In the dark dungeon, Florestan dreams that he sees Leonore arriving to free him. He wakes up and thinks fondly of Leonore, but then he is once again gripped by despair. Rocco and Leonore (still dressed as Fidelio) arrive and begin digging the grave. Florestan does not recognize his wife, but when he speaks to Rocco, Leonore immediately recognizes the sound of her husband’s voice. It takes everything in her power to keep from calling out to him. Rocco, feeling sorry for the condemned Florestan, offers him some water, and Leonore gives him a bit of bread, whispering to him not to lose hope.
Rocco blows his whistle to signal to Pizarro that the grave is ready.
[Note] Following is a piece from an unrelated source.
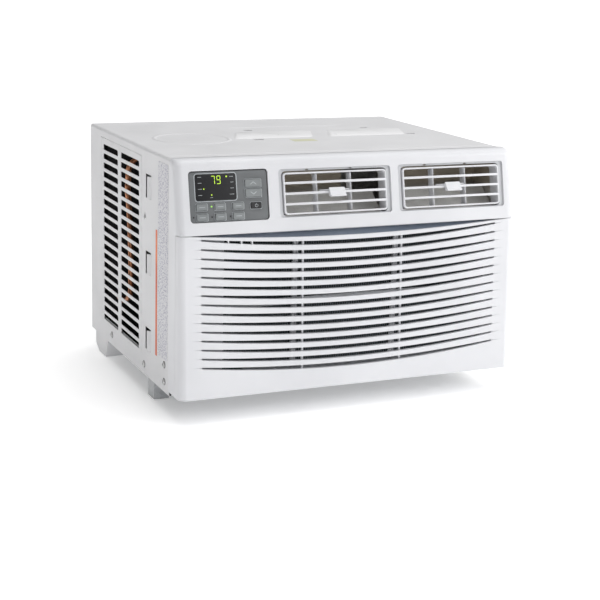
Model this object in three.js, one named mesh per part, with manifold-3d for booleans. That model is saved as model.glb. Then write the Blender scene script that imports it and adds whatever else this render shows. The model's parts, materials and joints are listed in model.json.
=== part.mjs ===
// A window air conditioner: a slotted steel cabinet on a base pan, a moulded front with a tilting
// intake grille, two louvred outlets and a control panel, and the cooling works inside.
// Millimetres, x across, y from front to back, z up. While the pieces are drawn, y = 0 is the
// joint between cabinet and fascia and z = 0 is the fascia's lower edge; the group moves them to
// the part's own frame, with its origin on the floor under the middle of the unit.
import * as THREE from 'three';
import { mergeVertices } from 'three/addons/utils/BufferGeometryUtils.js';
import Module from 'manifold-3d';

const wasm = await Module();
wasm.setup();

// ---- driving dimensions ----
const GAP = 0.4; // between neighbouring pieces
const SHEET = 1.2; // steel sheet
const WALL = 2.5; // moulded plastic

const CABINET = { half: 233.5, depth: 351, top: 292.4, bottom: -6.4, edgeRadius: 4, rearLip: 12 };
const FLOOR_Z = -35;

const SLOT_COLUMNS = [[123.5, 203], [217, 285]]; // y ranges on each side
const SLOT_ROWS = 20;
const SLOT_TOP = 272.1;
const SLOT_PITCH = 12.74;
const SLOT_HEIGHT = 7.9;
const LANCE_ROWS = [[229.6, 260.4], [131, 161], [30.3, 60]]; // z ranges of the curtain pockets
const LANCE = { root: 71.6, tip: 78.7, mouth: 96, rise: 4 };

const FRONT = { half: 235, top: 293.4, corner: 10, cornerSteps: 4, seam: -24.4 };
const SPLIT = { y: -35, z: 203.7 }; // where the leaning upper face meets the lower one
const UPPER_LEAN = 0.213;
const LOWER_LEAN = 0.051;
const BROW = { z: 283, run: 10, sideInset: 3, steps: 4 }; // the rounded top edge of the front
const FACE_TILT = Math.atan(UPPER_LEAN);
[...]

Pizarro arrives with his dagger drawn. As he enters the cell, Leonore pulls a pistol from her pocket. Pointing it at Pizarro, she jumps between him and Florestan, declaring that he will have to kill Florestan’s wife before he will be able to touch Florestan himself. Rocco, Pizarro, and Florestan are all shocked to discover that Fidelio is really Leonore in disguise.
A trumpet call announces that Don Fernando has arrived at the prison. When Rocco appears with Florestan, Fernando is amazed to find his old friend in prison. Rocco tells Fernando about Leonore’s heroism and Pizarro’s villainy. Pizarro is arrested, and Leonore herself cuts Florestan’s chains. Don Fernando proclaims amnesty and justice for all, and the remaining prisoners are freed. Everyone cheers for Leonore.
The French libretto Léonore, ou L’Amour Conjugal
by Jean-Nicolas Bouilly
In 1803, the French opera Les Deux Journées was performed in Vienna to great acclaim. The opera, which featured a libretto by Jean-Nicolas Bouilly and music by Luigi Cherubini, told the story of Armand, a heroic parliamentarian on the run from the cruel Cardinal Mazarin. Over the course of the opera, Armand effects a number of daring escapes (including a memorable scene in which he hides out in a water barrel), his wife disguises herself as a peasant girl to evade detection, and the cardinal, bowing to political pressure, eventually agrees to forgive his political enemy. In other words, the opera was full of the heroic hijinks and feel-good narrative turns that audiences loved. It was also a shameless piece of propaganda.
In fact, Les Deux Journées (or The Water Carrier, as it came to be known in English), was one of the chief exemplars of an idiosyncratic genre that appeared in the decade following the French Revolution. These “rescue operas,” as they were called, overtly espoused the ideals of the revolution—including love, fidelity, and freedom—while taking an obvious stand against political tyranny and repression. In Les Deux Journées and other operas, Bouilly claimed that his stories had been drawn from real-life events that he had personally witnessed during the Reign of Terror. Bouilly’s claim to historical authenticity was most likely false, but it served its purpose: His operas were phenomenally successful, and Les Deux Journées counted among its most ardent admirers both the poet Johann Wolfgang von Goethe and the composer Ludwig van Beethoven.
When Beethoven saw Les Deux Journées in Vienna, he was already working on an opera, the never-to-be-completed Vesta’s Fire. But after seeing Bouilly and Cherubini’s work, Beethoven, who was deeply invested in politics, felt the need to write something more in tune with the events of the day. By the following January, he was hard at work adapting another of Bouilly’s rescue operas for the Viennese stage: Léonore, ou L’Amour Conjugal. Like Les Deux Journées, Léonore was purportedly based on real events that had taken place during the French Revolution. Like Les Deux Journées, it featured a daring disguise, the triumph of goodness over evil, and a rousing chorus at the opera’s end. Unlike Les Deux Journées, however, the central character was not a brave revolutionary fighting tyranny and oppression. Rather, the hero was this man’s wife, the faithful Leonore.
For audiences in the early 1800s, Léonore was a profoundly political opera, but the politics of the plot would soon be overshadowed by its heroine’s savoir-faire. In particular, 19th-century audiences swooned over the moment at the opera’s end when Leonore draws her pistol and brandishes it at a shocked Don Pizarro. (In fact, one singer went so far as to draw two pistols at the moment of her character’s big reveal!) Yet in the 21st century, opera directors have begun to rediscover the powerful political message behind Beethoven’s work, for Fidelio’s core messages about loyalty, freedom, and justice remain as pertinent today as they were 200 years ago.
Music and songs often play a major role in revolutions and other movements for social change. Can you think of any protests songs you know? If you were to write a protest song, what might it be about?